Книга Мальчик из Бухенвальда. Невероятная история ребенка, пережившего Холокост, страница 1. Автор книги Робби Вайсман, Сьюзен Макклелланд

Разделитель для чтения книг в онлайн библиотеке

Онлайн книга «Мальчик из Бухенвальда. Невероятная история ребенка, пережившего Холокост»

Cтраница 1
Мальчик из Бухенвальда. Невероятная история ребенка, пережившего Холокост

* * *

Глории Вайсман, любви всей моей жизни, и в память о моей семье, погибшей при нацистах.

Введение

Я произношу ее имя, и старая боль возвращается. Забудь ее, скажете вы? Но как можно забыть живое человеческое существо?

Шолом Алейхем

Я помню, откуда я родом.

Скаржиско-Каменна, город на юге Польши, находится в долине реки Каменна. Если обвести кружком Варшаву, Люблин, Краков и Лодзь, Скаржиско-Каменна окажется практически в центре. И именно так город, собственно, сформировался: вокруг железнодорожной станции, связывавшей их между собой. Скаржиско-Каменна, несмотря на небольшие размеры, славился своей промышленностью, особенно военной: на оружейном производстве в 1939 году работало более четырех тысяч человек из 19-тысячного населения города. Национальная оружейная фабрика изготавливала оружие и боеприпасы для польской армии. Когда в сентябре 1939 года нацисты захватили Польшу, они конфисковали фабрику и передали ее немецкому концерну HASAG (Hugo Schneider Aktiengesellschaft) [1]. Большинство польских рабочих было уволено, а на фабрику согнали евреев, работавших на вермахт принудительно и бесплатно.

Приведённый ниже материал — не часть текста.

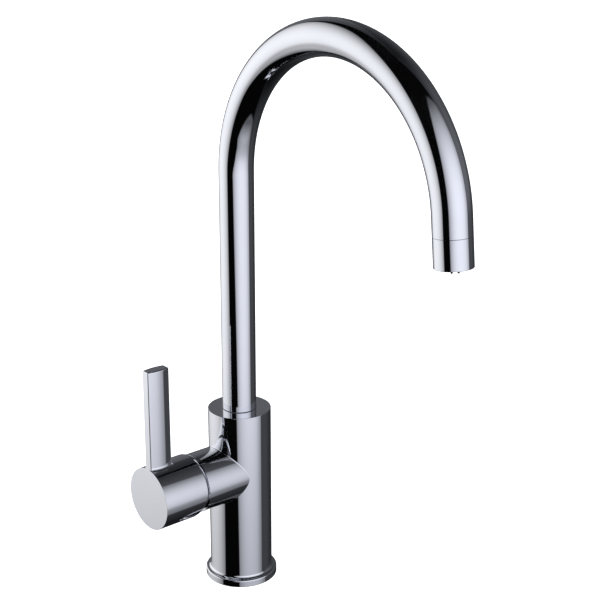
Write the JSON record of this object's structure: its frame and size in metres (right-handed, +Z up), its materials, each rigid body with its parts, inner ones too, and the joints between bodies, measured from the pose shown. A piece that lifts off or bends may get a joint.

Евреи жили в Польше более тысячи лет, временами пользуясь относительной свободой, временами подвергаясь преследованиям. На момент начала Второй мировой войны в Польше было больше евреев, чем в любой другой стране мира. Около 2500 евреев жило в Скаржиско-Каменна. Наша тамошняя община называлась штетл. По всей Польше в таких штетлах проживало более трех миллионов евреев. Ну, а больше всего евреев было в Варшаве.

Когда мой папа в начале 1920-х годов купил дом на улице Третьего мая, еврейские общины в Польше мирно соседствовали с остальным населением. При польском правителе Йозефе Пилсудском у евреев были права. Евреи могли владеть землей, иметь свое дело, занимать политические и военные посты, преподавать в университетах. В первые два десятилетия двадцатого века Скаржиско-Каменна процветала и привлекала множество еврейских эмигрантов, включая папу, который переехал из России. Первая синагога в Скаржиско-Каменна была построена в 1910 году. Несколько лет спустя там появилось и еврейское кладбище. Но в 1935-м Пилсудский умер. И ситуация в одночасье переменилась.

Я, однако, мало что знаю о тех временах в Польше. Скаржиско-Каменна запомнилась мне лесами и трелями птиц, ветрами, уносившими в небо ароматный дымок из нашей печной трубы, и ароматами домашней стряпни – маминых борщей и говяжьей грудинки.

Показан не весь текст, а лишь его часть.